I’m sure that you’ll sell everything. And you will get double profit from this endeavor: things you no longer need will find new, loving owners, while you will free up space for something else.

By the way, interior items and decor in Moroccan style are very popular: starting from dishes and textiles all the way to furniture.

Step 6 — we dive head-first into the atmosphere

Books whose action takes place in Morocco are always exciting and keep you engrossed thanks to their amazing detail. Morocco is a country of detail, unordinary things in ordinary life, quaint technologies. Would you like to learn why doors have two handles? Or why threads are strung along the walls of the entire medina? And then you are spellbound and read about what happened 100 years ago in that very place. It draws you like Wikipedia.

Here are some excellent examples:

  • Tahir Shah, The Caliph’s House: A Year in Casablanca — a short Moroccan survival guide.
  • Paul Bowles, The Spider’s House — a guide to the uprising in Fez.
  • Joydeep Roy-Bhattacharya, The Storyteller of Marrakesh — fables from the capital.
  • Paul Bowles, Points in Time: Tales from Morocco — notes about the real Arab world.
  • Driss Chraïbi, La Civilisation, ma Mere!… — about this Moroccan writer’s home and perception of the world.

Be careful with these wonderful books — they will lead to an insatiable desire to delve even further into Moroccan culture.

Books on Morocco perfectly complement tea and music.

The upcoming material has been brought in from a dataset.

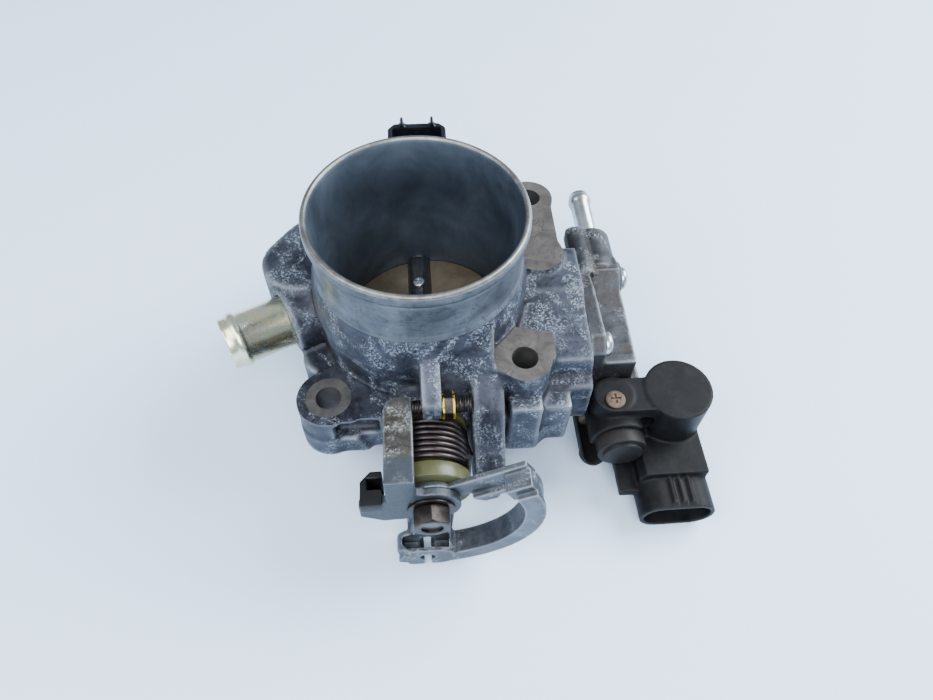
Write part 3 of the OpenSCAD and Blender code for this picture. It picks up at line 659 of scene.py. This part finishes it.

Closing my eyes and recalling Morocco, I see myself in the middle of a whirlpool of events, on the streets of the medina and selecting some colored headscarves; I observe the endless starry sky on the roof of the little neglected hotel in the desert; I haggle with the shopkeeper in a silver jewelry store over an attractive bracelet; I spin my eyes when I see the abyss under the car wheels on the winding road, and feel the grandeur of the mountains compared with little me. I sense internal freedom, the freedom that we all need right now.